I love them both. I do. But if you grow up with soup and fish for breakfast, what do you make of knocking back a tablespoon of coffee and a pastry?
(For the record: the Japanese breakfast held my husband through a full morning of skiing better than pancakes ever have.)
Also: it is shockingly easy to get used to fish for breakfast.
The third difference: lines.
In Japan, they exist.
In Italy, they do not.
At a tollbooth in Italy, the scene resembles bumper cars at the buzzer. Angles. Horns. Chaos.
In Japan: order. Even beauty.
At the Tokyo airport, we initially rushed to the “empty” side of the escalator—until I realized the line was on the left (driving and walking are on the left in Japan). Snaking. Patient. We joined the back.
Crosswalks are similar.
No cars in sight? You still wait for the light to turn. Your reward? A little jaunty tune when you cross the street. I perpetually felt like I was living in a video game.
I loved this.
Waiting removes decision-making. It gives you a moment to look around, to breathe, to study posters and see if you can now recognize any characters other than “stop” or “dry” (short answer: no) rather than attempting to evaluate how fast an oncoming vehicle is approaching.
Why rush it?
My family and family found this infuriating.
My husband insisted it wasn’t one less decision, because he still had to decide whether or not to follow the rule. (He followed it every time.)
Imagine this contrast.
ordering ramen on a screen: Another “Can’t picture it in italy” moment
Tokyo: A wide, but quiet road. No cars. People gather and wait. When the light changes, they cross in a smooth ribbon, unspooling across the intersection.
Naples: Same setup. Same red man on the signal ticking down until safe crossing. No cars. People foment on the corner, heads craned to the left to spy a handful of oncoming scooters down the block. Even though the light clearly shows pedestrian crossing in just a few seconds, pedestrians will not wait and fling themselves across the street. Others surge with them. Scooters arrive, stop. Cars pile in behind them. The hordes of pedestrians swarm around the stalled scooters and cars.
The pedestrian light now shows a green person walking and so I step off the curb.
Alone.
In the end, I’m less interested in which way is better than in the fact that both exist.

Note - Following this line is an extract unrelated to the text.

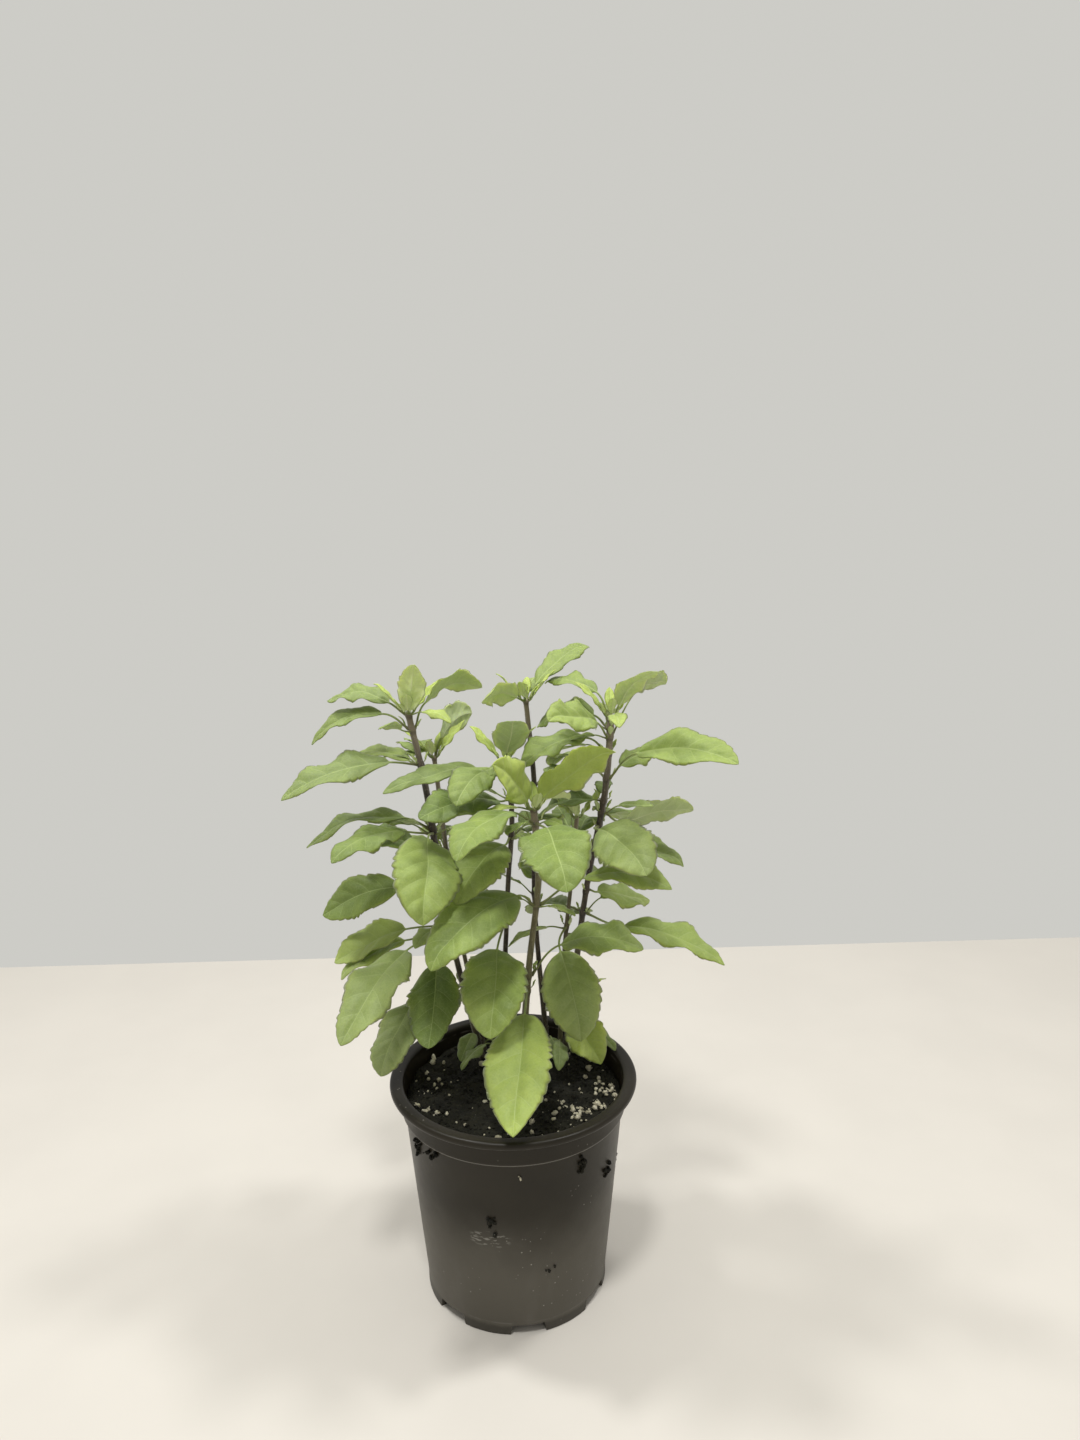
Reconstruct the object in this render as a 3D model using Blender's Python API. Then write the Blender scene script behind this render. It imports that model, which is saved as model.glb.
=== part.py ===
# A potted herb: a black nursery pot, its root ball of potting mix, seven stems and their leaves.
# Frame: metres, +Z up, origin on the pot's axis on the surface that it stands on, front towards -Y.
# Driving sizes are in millimetres and degrees; MM turns them into metres.
import math
import bmesh
import bpy
import numpy as np

MM = 0.001
GAP = 0.3  # clearance between two pieces that touch

# Pot: a thin tapered cup on seven feet, with a step ring under a flanged rim.
POT_HEIGHT = 151.0
RIM_RADIUS = 82.5
RIM_DROP = 4.8  # height of the rolled lip
MOUTH_RADIUS = 73.2  # inside of the wall at the rim
BASE_RADIUS = 61.5
COLLAR_RADIUS = 74.8
COLLAR_DROP = 20.0  # from the rim's top down to the step ring
WALL = 1.5
FOOT_HEIGHT = 7.0
FOOT_DEPTH = 8.0
FOOT_COUNT = 7
FOOT_SEGMENTS = 4  # facets of the pot under one foot
FOOT_TURN = 30.0  # where the first foot starts
SEGMENTS = 49
DRAIN_RADIUS = 5.5
DRAIN_CIRCLE = 44.0

# Root ball: it fills the cup to a little under the rim.
SOIL_TOP = 138.0
SOIL_BUMP = 1.6
SOIL_SEGMENTS = 36
PLANTING_DEPTH = 18.0  # how far each stem goes into the mix

# Stems and leaves.
STEM_SIDES = 8
STALK_HALF = 0.75
BLADE_HALF = 0.3
TIP_HALF = 0.4
FOLD = 12  # each half of a blade rises this much from the midrib
OUTLINE_SKEW = 0.95  # under 1 puts the blade's widest place nearer its base
OUTLINE_POWER = 0.7  # under 1 makes its ends blunter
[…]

That somewhere in the world, a bathroom can feel like a sanctuary, breakfast can be a meditation, and waiting can be a gift.
And somewhere else, life spills forward—imperfect, noisy, improvised.
I love them both.
Japan made me aware of every small friction I’d stopped noticing.
Italy reminds me that life doesn’t have to be optimized to be lived.
But I still can’t help wondering what the Japanese make of Italian toilets.